Controcultura

La "materia alternativa" è una lezione... per tutti

"La materia alternativa" (Mondadori) è il romanzo d’esordio di Laura Marzi. Nata ad Aosta nel 1981, l’autrice è stata, come la protagonista del suo libro, una insegnante precaria

La "materia alternativa" è una lezione... per tutti

A fine anno non si assegna il voto, il giorno del ricevimento dei genitori non si presenta mai nessuno e il preside non mette a disposizione nemmeno un'aula, per cui le lezioni si tengono nella sala della mensa dismessa: è La materia alternativa (Mondadori); alternativa, beninteso, alla religione cattolica. Frequentata di solito da musulmani o da immigrati di prima e seconda generazione, ma non solo da essi, nel romanzo di Laura Marzi è tenuta da una giovane e appassionata insegnante settentrionale con qualche catastrofe alle spalle la sorella eroinomane ha ridotto la famiglia sul lastrico scesa a Roma dopo aver rinunciato all'elemosina di un contrattino all'università, di quelli che non bastano nemmeno a comprare le sigarette.

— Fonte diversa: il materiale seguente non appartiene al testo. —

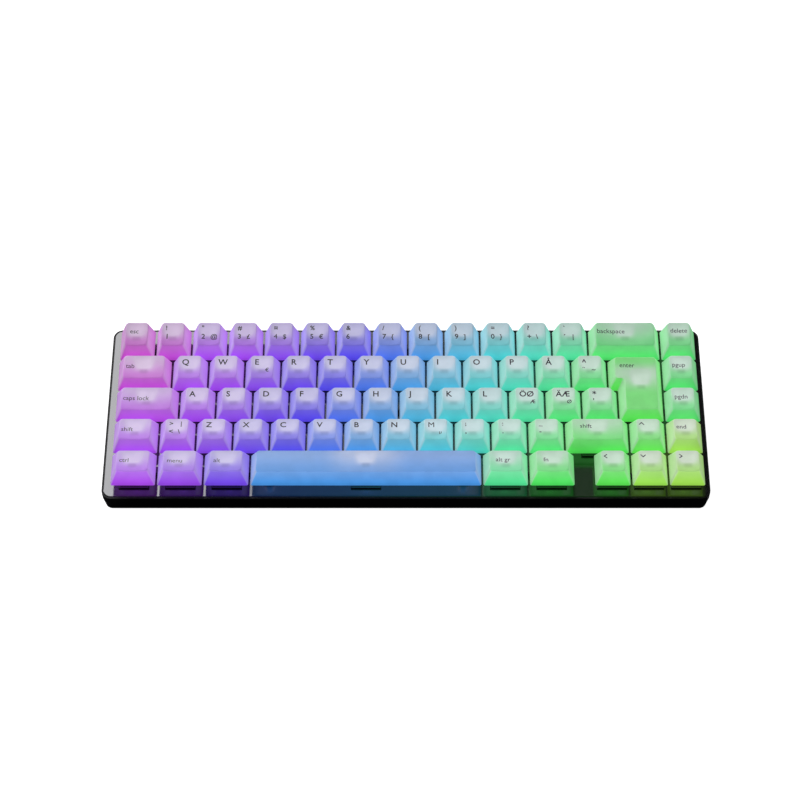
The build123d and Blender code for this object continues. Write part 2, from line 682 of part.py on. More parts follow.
def pocket_size():
    width = TILT_FOOT_WIDTH + 2 * POCKET_CLEARANCE
    rear = TILT_FOOT_AXIS_Y + TILT_FOOT_BARREL / 2 + POCKET_CLEARANCE
    front = TILT_FOOT_AXIS_Y - TILT_FOOT_LENGTH - POCKET_CLEARANCE
    roof = FOOT_PROUD + TILT_FOOT_AXIS_RISE + TILT_FOOT_BARREL / 2 + POCKET_CLEARANCE
    return width, front, rear, roof


def foot_pocket(side):
    """The hollow a folded tilt foot lies in, with a notch for a finger in front of its tip."""
    width, front, rear, roof = pocket_size()
    x = side * TILT_FOOT_X
    hollow = block(width, rear - front, 0, roof, x, (rear + front) / 2)
    notch = rod(FINGER_NOTCH, 0, roof - POCKET_WALL, x, front)
    axis_z = FOOT_PROUD + TILT_FOOT_AXIS_RISE
    pin_span = TILT_FOOT_WIDTH + 2 * (TILT_FOOT_PIN_LENGTH + POCKET_CLEARANCE)
    bore = Cylinder(TILT_FOOT_PIN / 2 + TILT_FOOT_PIN_CLEARANCE, pin_span)
    return hollow + notch + Pos(x, TILT_FOOT_AXIS_Y, axis_z) * Rot(0, 90, 0) * bore


def foot_pocket_walls(side):
    width, front, rear, roof = pocket_size()
    wall = TILT_FOOT_PIN_LENGTH + 2 * POCKET_WALL
    return block(
        width + 2 * wall,
        rear - front + 2 * POCKET_WALL + FINGER_NOTCH,
        FOOT_PROUD,
        roof + POCKET_WALL,
        side * TILT_FOOT_X,
        (rear + front - FINGER_NOTCH) / 2,
    )


def tilt_foot(side):
    """A flap on two stub pins that folds flat and stands the rear of the case up."""
    axis_z = FOOT_PROUD + TILT_FOOT_AXIS_RISE
    x = side * TILT_FOOT_X
    sole = FOOT_PROUD + TILT_FOOT_SOLE
    flap = block(
        TILT_FOOT_WIDTH,
        TILT_FOOT_LENGTH,
        sole,
        sole + TILT_FOOT_THICKNESS,
        x,
        TILT_FOOT_AXIS_Y - TILT_FOOT_LENGTH / 2,
    )
    turn = Pos(x, TILT_FOOT_AXIS_Y, axis_z) * Rot(0, 90, 0)
    barrel = turn * Cylinder(TILT_FOOT_BARREL / 2, TILT_FOOT_WIDTH)
    pins = turn * Cylinder(TILT_FOOT_PIN / 2, TILT_FOOT_WIDTH + 2 * TILT_FOOT_PIN_LENGTH)
    return (flap + barrel + pins).solid()


def rubber_foot(clearance, top):
    outline = SlotOverall(PAD_LENGTH + 2 * clearance, PAD_WIDTH + 2 * clearance)
    return extrude(outline, top)


def plug_hole():
    """Lets a cable's plug through the rear wall to the socket, grip and all."""
    middle_z = UNDERSIDE - USB_HEIGHT / 2
    turn = Location((grid_x(USB_COLUMN), PLUG_HOLE_START_Y, middle_z), (90, 0, 0))
    outline = RectangleRounded(PLUG_HOLE_WIDTH, PLUG_HOLE_HEIGHT, PLUG_HOLE_CORNER)
    return turn * extrude(outline, PLUG_HOLE_START_Y - PAST_EVERYTHING)


def bottom_case():
    top = -PLATE_THICKNESS - CASE_SEAM
    outside = tapered_body(0, CASE_RIM_TOP).moved(ON_DESK) & above(FOOT_PROUD)
    inside = tapered_body(CASE_WALL, CASE_RIM_TOP).moved(ON_DESK) & above(FOOT_PROUD + CASE_FLOOR)
    seat = extrude(Plane.XY.offset(top) * plate_outline(-CASE_RIM_CLEARANCE), PLATE_THICKNESS)
    shell = outside - inside - seat.moved(ON_DESK)
    for x, y in SCREWS:
        boss = rod(BOSS_DIAMETER, CASE_LOFT_BOTTOM, top, x, y).moved(ON_DESK)
        shell += boss & above(FOOT_PROUD + CASE_FLOOR / 2)
        shell -= rod(PILOT_HOLE, top - PILOT_DEPTH, top, x, y).moved(ON_DESK)
    for side in (-1, 1):
        shell += foot_pocket_walls(side)
    for side in (-1, 1):
        shell -= foot_pocket(side)
    recess = rubber_foot(PAD_CLEARANCE, FOOT_PROUD + PAD_RECESS)
    for x, y in pad_places():
        shell -= Pos(x, y, 0) * recess
    shell -= plug_hole().moved(ON_DESK)
    return shell.solid()


# ---- Putting it together ---------------------------------------------------------------------
def key_nodes():
    """Each key's node holds its cap, the switch stem it sits on and any stabiliser sliders."""
    stem = switch_stem()
    caps = {}
    nodes = {}
    for key in KEYS:
        shape = (key.row, key.width)
        if shape not in caps:
            caps[shape] = rectangular_cap(key)
        pieces = nodes.setdefault(key.node, [])
        pieces += copies(caps[shape], [(key.x, key.y)]) + copies(stem, [(key.x, key.y)])
    nodes[ENTER_NODE] = copies(enter_cap(), [(ENTER_X, ENTER_Y)])
    nodes[ENTER_NODE] += copies(stem, [(ENTER_X, ENTER_Y)])
    for node, units, turn in STABILISED_KEYS:
        slider = stabiliser_slider(turn)
        nodes[node] += copies(slider, [(unit.position.X, unit.position.Y) for unit in units])
    return nodes


def plate_frame_nodes():
    nodes = key_nodes()
    nodes["top_plate"] = [top_plate()]
    nodes["circuit_board"] = [circuit_board()]
    nodes["board_components"] = board_components()
    nodes["switch_lower_housings"] = copies(lower_housing(), SWITCH_PLACES)
    nodes["switch_upper_housings"] = copies(upper_housing(), SWITCH_PLACES)
    nodes["switch_springs"] = copies(switch_spring(), SWITCH_PLACES)
    nodes["key_leds"] = copies(key_led(), SWITCH_PLACES)
    nodes["stabiliser_housings"] = [stabiliser_housing().moved(u) for u in STABILISER_UNITS]
    nodes["backspace_wire"] = [backspace_wire()]
    nodes["enter_wire"] = [enter_wire()]
    nodes["space_bar_wire"] = [space_bar_wire()]
    nodes["plate_screws"] = copies(plate_screw(), SCREWS)
    return nodes


def desk_frame_nodes():
    pad = rubber_foot(0, FOOT_PROUD + PAD_RECESS).solid()
    return {
        "bottom_case": [bottom_case()],
        "rubber_feet": copies(pad, pad_places()),
        "left_tilt_foot": [tilt_foot(-1)],
        "right_tilt_foot": [tilt_foot(1)],
    }


os.makedirs("parts", exist_ok=True)
finished = {
    node: [piece.moved(ON_DESK) for piece in pieces]
    for node, pieces in plate_frame_nodes().items()
}
finished.update(desk_frame_nodes())
for node, pieces in finished.items():
    shape = pieces[0] if len(pieces) == 1 else Compound(children=pieces)
    export_step(shape, f"parts/{node}.step")
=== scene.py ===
import bmesh
import bpy
import json
import math
from mathutils import Matrix, Vector


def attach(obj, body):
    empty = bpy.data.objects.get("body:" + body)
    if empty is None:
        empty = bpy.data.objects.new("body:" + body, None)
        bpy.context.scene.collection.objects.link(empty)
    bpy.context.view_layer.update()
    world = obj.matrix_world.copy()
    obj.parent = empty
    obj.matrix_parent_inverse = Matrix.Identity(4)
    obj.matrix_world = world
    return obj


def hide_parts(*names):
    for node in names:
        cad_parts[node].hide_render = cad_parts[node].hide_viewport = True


# A compact backlit mechanical keyboard. The CAD frame carries the plate, the case, the switches and
# everything inside; this script gives them their materials and builds the frosted keycaps with
# their printed legends. Lengths are in millimetres, in the plate's own frame, until place() puts
# them in the frame's metres.

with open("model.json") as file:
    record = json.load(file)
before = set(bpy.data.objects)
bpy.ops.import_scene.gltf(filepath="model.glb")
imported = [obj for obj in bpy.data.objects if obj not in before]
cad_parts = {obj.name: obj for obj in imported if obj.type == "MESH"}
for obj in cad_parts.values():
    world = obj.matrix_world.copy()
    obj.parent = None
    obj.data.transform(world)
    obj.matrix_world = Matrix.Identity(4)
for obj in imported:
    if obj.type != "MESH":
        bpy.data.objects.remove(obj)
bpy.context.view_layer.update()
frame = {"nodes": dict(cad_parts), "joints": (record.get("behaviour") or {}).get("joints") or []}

MM = 0.001
PITCH = 19.05
GRID_COLUMNS = 16
MIDDLE_ROW = 2
FRONT_ROW = 4
A_KEY_COLUMN = 2.25

# ---- Keycap shape ----------------------------------------------------------------------------
KEY_GAP = 0.9
SKIRT_HEIGHT = 5.8
BASE_CORNER = 0.9
TOP_CORNER = 1.9
SIDE_INSET = 3.15
TOP_DEPTH = 14.0
TOP_SETBACK = 1.6
WALL = 1.3
ROOF = 1.35
DISH = 0.45
DISH_MARGIN = 0.3
EDGE_ROUND = 0.55
LIP_ROUND = 0.25
# For each row, the height of the top's centre over the skirt and the angle it faces backwards.
CAP_TOPS = ((9.8, 0.0), (7.45, 2.5), (6.55, 5.0), (7.35, 11.5), (7.35, 11.5))
SPACE_BAR_CROWN = 0.6
ENTER_TOP_HEIGHT = 7.15
ENTER_BACK_INSET = 1.4
ENTER_FRONT_INSET = 3.7
ENTER_DISH = 0.25
ENTER_LOWER_WIDTH = 1.25
ENTER_UPPER_WIDTH = 1.5
ENTER_RIGHT_EDGE = 15
POST_OUTER = 2.7
POST_INNER = 2.15
POST_BOTTOM = 6.5

# ---- Stems, as far as they show under a raised cap -------------------------------------------
STEM_TOP = 10.2
STEM_SHOULDER_TOP = 4.4
STEM_NECK_TOP = 6.3
STEM_BOTTOM = 0.4
STEM_SHOULDER = (7.6, 6.0)
STEM_NECK = (6.8, 5.4)
STEM_CROSS = (4.05, 1.2)
STEM_POCKET = 4.6
STEM_POCKET_TOP = 5.3
STEM_PIN = 2.0
STEM_PIN_BOTTOM = -2.6
STEM_SIDE_STEPS = 6
STAB_HALF_SPREAD = 11.94
SPACE_STAB_HALF_SPREAD = 50.0
STAB_SLIDER = (5.2, 6.2)
STAB_SLIDER_BOTTOM = -3.0
STAB_SLIDER_TOP = 5.0

# ---- Legends: height of the font, and the left edge and baseline on the key's top ------------
LEGEND_THICKNESS = 0.02
LEGEND_LIFT = 0.03
LEGEND_WEIGHT = 0.015
LEGEND_WIDTH = 0.95
LETTER = (4.9, -4.0, 2.85)
UPPER = (3.9, -3.9, 3.95)
DIGIT = (4.2, -3.9, -1.5)
THIRD = (3.9, 0.8, -1.5)
UPPER_RIGHT = (3.9, 1.8, 3.95)
MARK = (3.2, 1.6, -1.6)
WORD_SIZE = 3.8
CHEVRON_SPAN = 1.45
CHEVRON_RISE = 0.85
CHEVRON_STROKE = 0.55


# Rows from the back to the front: name, body the key rides on, width in pitches, legends.
def number_key(name, upper, digit, third=""):
    return (name, "number_row_keys", 1, ((upper, UPPER), (digit, DIGIT), (third, THIRD)))


def letter_key(name, body, letter, mark=""):
    return (name, body, 1, ((letter, LETTER), (mark, MARK)))


def word_key(name, body, width, word, left, baseline):
    return (name, body, width, ((word, (WORD_SIZE, left, baseline)),))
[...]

Sessualmente intraprendente, se non sfacciata, eppure incapace di stabilire relazioni con gli uomini che durino più di un mese per insofferenza e paura dei legami stabili, la professoressa nell'orario di lavoro deve affrontare un uditorio ostile. La sordità, anzi la radicale estraneità dei ragazzi al modello occidentale fatto di diritti ed emancipazione, rispetto della diversità e tolleranza è ad un tempo disarmante, esasperante e totale. Gli adolescenti cantano senza avvertire il minimo senso di colpa i testi dei trapper che inneggiano all'uso di droghe più o meno pesanti, reagiscono alle sollecitazioni del corpo docente con arroganza e giustificano istintivamente sia la violenza, sia la vigliaccheria: «Ma eravate in tre contro di lui, si vedeva incalza Kaddour. Allora Gioele mi racconta che quell'uomo era vecchio, circa trent'anni, ha insultato un suo amico, che deliberatamente non lo lasciava parcheggiare, e per questo lo hanno aggredito». La cosa più spaventosa, e di certo l'aberrazione che l'insegnante tiene di più a denunciare, è la naturalezza con cui le ragazze fanno proprio il maschilismo dei compagni: «Le guardo mentre ripetono queste e altre espressioni sessiste, e potrei giurare su mia madre che non si rendono conto, in nessun modo, che quelle parole le riguardano. Chiedo a Chiara, occhi truccati con grazia, denti perfetti, se non pensa mai che quelle frasi che dipingono le ragazze come degli sfoghi sessuali siano un problema anche per lei, che la riguardino. Lei non sa che quel piacere che prova nel cantare anche le frasi più maschiliste deriva dal suo identificarsi con il cantante, dal mettersi dalla parte del nemico».

Il problema, dunque, è sempre lo stesso: come si fa a difendere la società e a renderla migliore? Va da sé che l'insegnante è convinta della rilevanza della sua missione: «Se solo vi rimanesse una goccia di ciò che provo a insegnarvi sul sessismo, sul classismo, sul razzismo, avrei fatto qualcosa di utile». E in che modo versare questa goccia, se non attraverso il vecchio metodo socratico del dialogo? Parlando si riesce a far emergere le contraddizioni latenti, a mostrare il lato opaco di pensieri apparentemente limpidi, a stigmatizzare le conseguenze impossibili di pratiche considerate, a torto, legittime.

Il che non toglie che, nonostante tutta la buona volontà, discutere con gli studenti dell'ora alternativa equivalga a impantanarsi in una palude mentale in fondo alla quale brilla una constatazione: quella che oggi sembra la materia più obbligatoria di tutte, la materia che fa e disfa le carriere eccellenti di mezzo mondo, vale a dire l'impero del politicamente corretto o anche solo della civile correttezza, in realtà è l'appannaggio di ristretti gruppi cittadini, a volte più confusi dei loro riluttanti interlocutori.